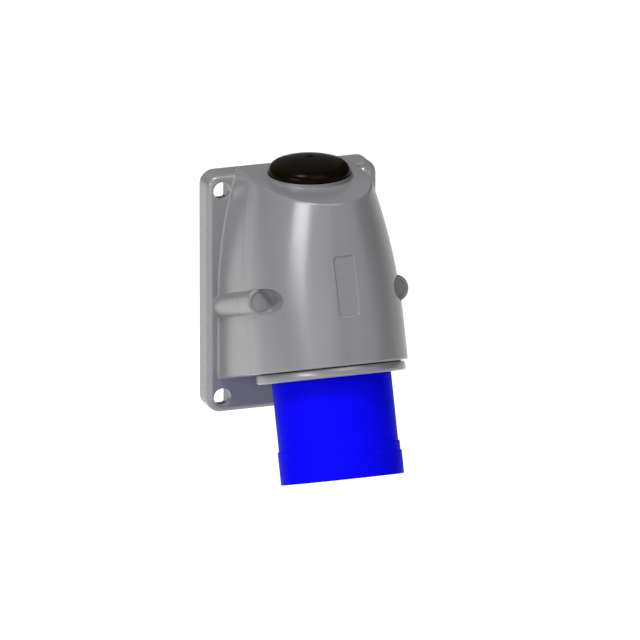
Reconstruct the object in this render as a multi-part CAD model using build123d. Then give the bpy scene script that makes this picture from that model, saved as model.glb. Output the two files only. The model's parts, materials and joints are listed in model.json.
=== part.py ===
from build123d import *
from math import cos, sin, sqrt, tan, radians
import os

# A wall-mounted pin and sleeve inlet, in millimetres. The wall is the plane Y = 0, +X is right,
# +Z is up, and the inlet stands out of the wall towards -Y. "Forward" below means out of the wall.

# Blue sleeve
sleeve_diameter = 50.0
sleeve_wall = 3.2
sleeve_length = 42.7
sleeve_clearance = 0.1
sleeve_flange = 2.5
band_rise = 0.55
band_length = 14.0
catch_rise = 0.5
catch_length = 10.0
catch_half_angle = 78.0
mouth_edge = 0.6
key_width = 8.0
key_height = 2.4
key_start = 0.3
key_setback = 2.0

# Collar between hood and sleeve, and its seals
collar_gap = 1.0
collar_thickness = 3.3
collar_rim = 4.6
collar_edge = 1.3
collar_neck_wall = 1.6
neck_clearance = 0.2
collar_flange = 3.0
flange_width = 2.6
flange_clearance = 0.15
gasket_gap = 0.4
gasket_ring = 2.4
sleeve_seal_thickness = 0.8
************
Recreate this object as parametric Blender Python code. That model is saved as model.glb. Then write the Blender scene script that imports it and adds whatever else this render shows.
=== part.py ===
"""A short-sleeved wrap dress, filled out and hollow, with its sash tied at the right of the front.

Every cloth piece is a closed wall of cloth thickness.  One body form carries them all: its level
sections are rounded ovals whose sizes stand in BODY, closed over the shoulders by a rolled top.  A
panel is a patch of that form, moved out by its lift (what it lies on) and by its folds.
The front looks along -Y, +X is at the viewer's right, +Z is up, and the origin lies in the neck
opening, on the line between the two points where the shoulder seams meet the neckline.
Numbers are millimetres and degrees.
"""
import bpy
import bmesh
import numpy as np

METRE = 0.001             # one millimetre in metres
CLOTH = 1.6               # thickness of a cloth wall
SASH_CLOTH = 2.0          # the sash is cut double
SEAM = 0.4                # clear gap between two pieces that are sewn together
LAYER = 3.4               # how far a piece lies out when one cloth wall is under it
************
● **Aim**
Which lines hold the word "model"? Copy all of them.

● **Finished answer**
Reconstruct the object in this render as a multi-part CAD model using build123d. Then give the bpy scene script that makes this picture from that model, saved as model.glb. Output the two files only. The model's parts, materials and joints are listed in model.json.
Recreate this object as parametric Blender Python code. That model is saved as model.glb. Then write the Blender scene script that imports it and adds whatever else this render shows.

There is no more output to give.